You can thank Chaplin this month for your J17 bag, your New Woman organiser and your Elle slashneck top. What makes the deals possible, she says, is "cheap labour" in the Far East (especially China), from where 70 per cent of the goods are sourced.
On average, she says, publishers pay from 25p to 30p per gift even if magazines tell you they're "worth £12. 99". She can get you a lip gloss for 5p, a whoopee cushion for 6p or a pen for 2p; as for the elegant summer vests, these can be had for around 50p, as can many of the glamour bags currently on the newsstands. As for the GQ and Tatler summer shades, Chaplin (who wasn't par t of those deals)reckons they would have cost just 30p. It's only the part-work teddy bears, and some types of clothing, that tend to go above £1.

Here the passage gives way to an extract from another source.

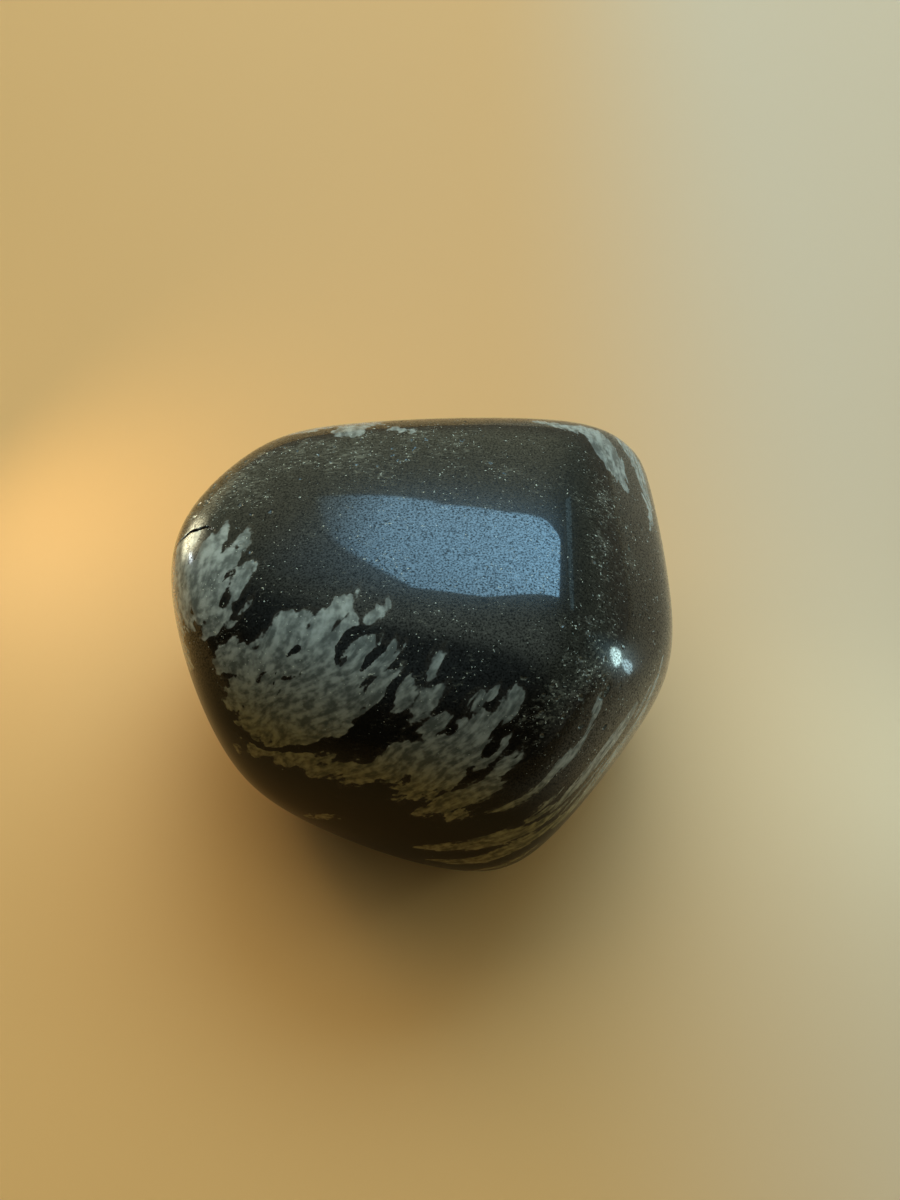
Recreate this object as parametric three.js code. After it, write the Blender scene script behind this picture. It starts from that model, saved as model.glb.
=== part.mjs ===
// A tumbled, polished piece of snowflake obsidian, about 34 x 32 x 22 mm, resting on its worn underside.
// The stone is one solid. Tumbling has worn it into shallow domed faces whose edges run softly together,
// so it is worked out as the space inside every dome, with the edges between the domes rounded off.
// Millimetres, +Z up. The origin is under the middle of the stone, on the surface that it rests on.
import * as THREE from 'three';
import { mergeVertices } from 'three/addons/utils/BufferGeometryUtils.js';

// Each worn face is a dome. heading turns from +X towards +Y and lift rises from level, both in degrees.
// reach is the distance from the heart of the stone to the crown of the dome, and bulge is the dome's
// radius, so a large bulge is a flatter face.
const wornFaces = {
  top: { heading: 110, lift: 84, reach: 10.9, bulge: 60 },
  rightShoulder: { heading: 0, lift: 52, reach: 14.3, bulge: 120 },
  frontShoulder: { heading: 258, lift: 50, reach: 13.5, bulge: 25 },
  front: { heading: 256, lift: 8, reach: 14.1, bulge: 60 },
  bandedFace: { heading: 319, lift: 18, reach: 15.8, bulge: 60 },
  right: { heading: 359, lift: 3, reach: 17.5, bulge: 160 },
  backRightCorner: { heading: 38, lift: 20, reach: 24.0, bulge: 100 },
  back: { heading: 93, lift: 33, reach: 15.7, bulge: 300 },
  backLow: { heading: 90, lift: -5, reach: 16.5, bulge: 80 },
  backLeft: { heading: 133, lift: 26, reach: 18.05, bulge: 30 },
  left: { heading: 172, lift: 8, reach: 18.55, bulge: 25 },
  leftFrontUnder: { heading: 202, lift: -13, reach: 15.3, bulge: 40 },
  frontUnder: { heading: 242, lift: -30, reach: 14.8, bulge: 60 },
  frontTipUnder: { heading: 276, lift: -32, reach: 17.1, bulge: 60 },
  rightFrontUnder: { heading: 323, lift: -19, reach: 15.6, bulge: 100 },
  rightUnder: { heading: 20, lift: -42, reach: 17.4, bulge: 80 },
  backUnder: { heading: 90, lift: -42, reach: 16.0, bulge: 60 },
  leftUnder: { heading: 180, lift: -42, reach: 15.8, bulge: 50 },
  underside: { heading: 0, lift: -90, reach: 10.8, bulge: 60 },
};
const edgeSoftness = 0.75; // how widely tumbling has rounded the edges between two faces
const restingDepth = 10.5; // from the heart of the stone down to the flat spot that it rests on
const gridSteps = 26; // squares along each side of the cube grid that is wrapped round the stone
const outerReach = 40; // a distance from the heart that is outside the stone in every direction
const halvings = 40; // halvings of the search for the surface, far below the grid's own size

const obsidian = new THREE.MeshStandardMaterial({ color: 0x1b1a18, roughness: 0.12, metalness: 0 });

function unitVector(heading, lift) {
  const turn = THREE.MathUtils.degToRad(heading);
  const rise = THREE.MathUtils.degToRad(lift);
  const level = Math.cos(rise);
  return new THREE.Vector3(level * Math.cos(turn), level * Math.sin(turn), Math.sin(rise));
}

const domes = Object.values(wornFaces).map(({ heading, lift, reach, bulge }) => ({
  centre: unitVector(heading, lift).multiplyScalar(reach - bulge),
  bulge,
}));

// Negative inside the stone and positive outside it. The soft maximum of the heights above the domes
// is what rounds the edges.
function heightAboveStone(point) {
  const heights = domes.map(({ centre, bulge }) => point.distanceTo(centre) - bulge);
  const highest = Math.max(...heights);
  const total = heights.reduce((sum, height) => sum + Math.exp((height - highest) / edgeSoftness), 0);
  return highest + edgeSoftness * Math.log(total);
}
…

But Dylan Jones, editor of GQ, doesn't feel his editorial product is cheapened by the add-ons. He works with his publisher to choose the gifts just as at Tatler, the fashion director was given the final say on this month's sunglasses. "I have no problem with it, as long as the publication is offering something it's fairly certain its readers will want and every man in his right mind would want these," Jones says, proudly displaying his aviator sunglasses as he strolls through Notting Hill.